Approximately 50 Yad Vashem historical educators have volunteered to teach these younger students. The Ministry of Education has also provided teachers who evacuated from the south, as well as a co-headmaster, a school psychologist and psychological counselors who work with the educators. The curricula are similar to those of the children’s previous schools, and art and phototherapy are offered to help the children express themselves. Farhi describes the close, trusting bonds between the teachers and students. Administrators take shifts to help watch over the children, and a Holocaust survivor came in to distribute lunch to the students.

Yael Richler is the International School for Holocaust Studies’ pedagogical director at Yad Vashem.

Yael Richler, ISHS’s pedagogical director, volunteered to teach seventh-graders when the school first opened, and she noticed that the students were using their cell phones in class. “I am known as a very stiff teacher,” she explains, “The first thing I would tell every group of youngsters is, ‘put your cell phones in the bag,’ (but) I couldn’t do that…This is their connection to normality. I was thinking of this mother that will call them to see that everything is fine, and he will not answer her.” She adds, “Regular problems of schools are 10 times, 100 times (more) here than at a regular school…. After some time, we were able to create some rules that will help us teach.”

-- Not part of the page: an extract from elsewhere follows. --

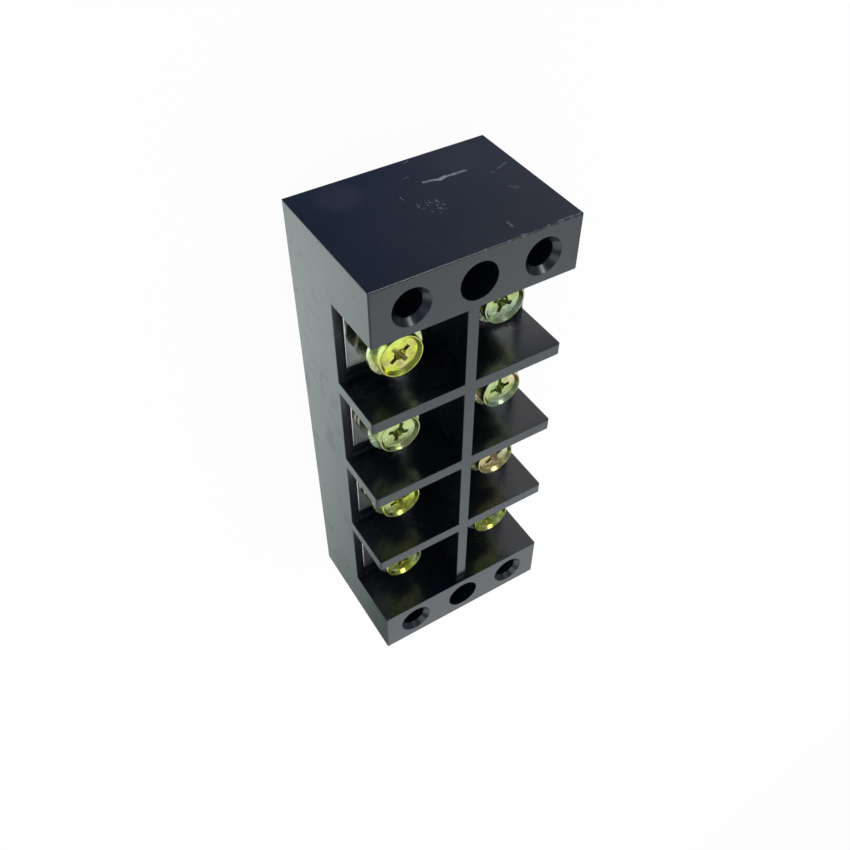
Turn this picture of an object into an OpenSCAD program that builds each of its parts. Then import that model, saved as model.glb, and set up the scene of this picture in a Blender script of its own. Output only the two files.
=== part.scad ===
// Barrier terminal strip: four ways, two rows of screws, one black moulding.
// Frame: X runs along the strip, Y across it, +Z points out through the screw heads.
// The origin is the middle of the flat underside. Sizes are in millimetres.

/* [Moulding] */
// Clear width of one way, between two barriers
way_w = 11.9; // [9.5:0.1:14]
// Thickness of a barrier
barrier_t = 1.6; // [1.2:0.1:2.4]
// Length of each solid end block
end_len = 7.3; // [6.5:0.1:12]
// Width of the moulding
body_w = 26.5; // [26:0.1:32]
// Height of the end blocks
body_h = 19.4; // [18.8:0.1:24]
// Height of the barriers and the centre ridge
barrier_h = 18.65; // [17:0.05:18.8]
// Height of the wire floor in each way
floor_z = 10.6; // [9.5:0.1:11.5]
// Thickness of the centre ridge
ridge_t = 1.5; // [1:0.1:2.5]
// Radius of the outer edges
edge_r = 0.2; // [0.1:0.05:0.8]
// Radius of the free corners of the barriers
tip_r = 0.35; // [0.2:0.05:1.5]

/* [Fixing holes] */
// Distance from the end of the moulding to the row of three holes
hole_inset = 3.8; // [3.2:0.1:4.4]
// Distance between the two mounting holes of one end
hole_gap = 16.6; // [14:0.1:18]
// Diameter of a mounting hole
hole_d = 3.4; // [3:0.1:3.8]
// Diameter at the mouth of a mounting hole, and of the cover hole
mouth_d = 4.84; // [4.2:0.02:5.2]

/* [Terminal plates] */
// Length of a plate, from one side of the strip to the other
plate_len = 24; // [23:0.1:24.5]
// Width of a plate
plate_w = 8.5; // [7.5:0.1:9.5]
// Thickness of a plate
plate_t = 1.2; // [1:0.1:1.6]
// Width of the shallow step round a plate
step_w = 10.9; // [10:0.1:11.4]
// Depth of that step below the wire floor
step_d = 0.3; // [0.1:0.05:0.5]
// Distance from the middle of the strip to the left row of screws
row_left = 7.8; // [7.3:0.1:8]
// Distance from the middle of the strip to the right row of screws
row_right = 7.3; // [7.3:0.1:8]

/* [Screws and washers] */
// Diameter of a screw head
head_d = 5.7; // [5.4:0.1:6.2]
// Height of a screw head, up to its raised rim
head_h = 1.4; // [1.2:0.05:1.8]
// Width of the raised rim
rim_w = 0.2; // [0.15:0.05:0.4]
// Radius of the rounding outside the rim
rim_r = 0.1; // [0.05:0.01:0.14]
// Depth of the sunk face inside the rim
sink = 0.45; // [0.3:0.05:0.6]
// Length of a screw below its head
shank_len = 8; // [7:0.5:8.5]
// Core diameter of the M3 thread; the ridge of the thread stands 0.3 mm outside it
core_d = 2.4; // [2.3:0.05:2.45]
// Outer diameter of a washer
washer_d = 7; // [6.5:0.1:7.5]
// Bore of a washer
washer_bore = 3.2; // [3.1:0.1:3.6]
// Thickness of a washer
washer_t = 0.5; // [0.4:0.05:0.6]

/* [Cross recess] */
// Span of the cross, from tip to tip
cross_span = 2.9; // [2.4:0.1:3.2]
// Width of an arm of the cross
arm_w = 0.55; // [0.45:0.05:0.7]
// Depth of the recess below the sunk face
cross_depth = 1.3; // [1:0.05:1.4]

/* [Hidden] */
$fn = 64;
eps = 0.01;

ways = 4;
pitch = way_w + barrier_t;
inner_len = ways * way_w + (ways - 1) * barrier_t;
body_len = inner_len + 2 * end_len;
row_names = ["left", "right"];
row_sides = [1, -1];
row_y = [row_left, -row_right];

// How far the washer under each head stands above the plate, as the strip was left:
// the way's number runs from the +X end, the left row first.
head_lift = [[4.2, 3.35, 3.1, 3.4], [2.6, 3.4, 3.3, 3.4]];
// How far the loose washer stands above the plate.
loose_lift = [[1.1, 0.15, 0.4, 0.6], [0.3, 0.5, 0.2, 0.7]];
// Which way the cross of each screw has stopped, in degrees.
cross_turn = [[36, 70, 15, 52], [64, 5, 28, 80]];

// The bore of a plate is the core of its own M3 thread, with a running clearance.
tapped_d = core_d + 0.1;
tail_d = 4;
tail_z = 2.6;
// How far the wall inside the rim of a head leans in.
wall_run = 0.35;
pocket_gap = 0.05;
window_gap = 0.4;
plate_z = floor_z - plate_t;

function way_x(i) = ((ways - 1) / 2 - i) * pitch;
function tag(i, r) = str("_", i + 1, "_", row_names[r]);

// A rectangle with round corners, made of true arcs.
module rounded_rect(w, h, r) {
    square([w - 2 * r, h], center = true);
    square([w, h - 2 * r], center = true);
    for (x = [-1, 1], y = [-1, 1])
        translate([x * (w / 2 - r), y * (h / 2 - r)]) circle(r);
}

// The outer block, with every outside edge rounded.
module envelope() {
    intersection() {
        linear_extrude(body_h) rounded_rect(body_len, body_w, edge_r);
        translate([0, body_w / 2, body_h / 2]) rotate([90, 0, 0])
            linear_extrude(body_w) rounded_rect(body_len, body_h, edge_r);
        translate([-body_len / 2, 0, body_h / 2]) rotate([90, 0, 90])
            linear_extrude(body_len) rounded_rect(body_w, body_h, edge_r);
    }
}

// The open space of one way in one row: open above and at the side.
module way_space() {
    depth = body_w / 2 - ridge_t / 2 + 1;
    translate([-way_w / 2, ridge_t / 2, floor_z]) cube([way_w, depth, body_h]);
}

// What the rounding takes off a free corner of the barriers, in section.
module tip_waste() {
    difference() {
        translate([-tip_r, -tip_r]) square(tip_r + 1);
        translate([-tip_r, -tip_r]) circle(tip_r);
    }
}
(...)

Despite the immense challenges, Richler recalled how deeply moved she felt when heads of the Ministry of Education in Germany recently came to visit and told her, “What we love here the most is the open heart, that we feel the students are being taken care of.” She explained, “It moved me so much. It can happen only in a place where the staff is the one that wants to create this kind of place… to give (the students) some routine, to give them a safe place…to give them some education. I was so happy to hear that.”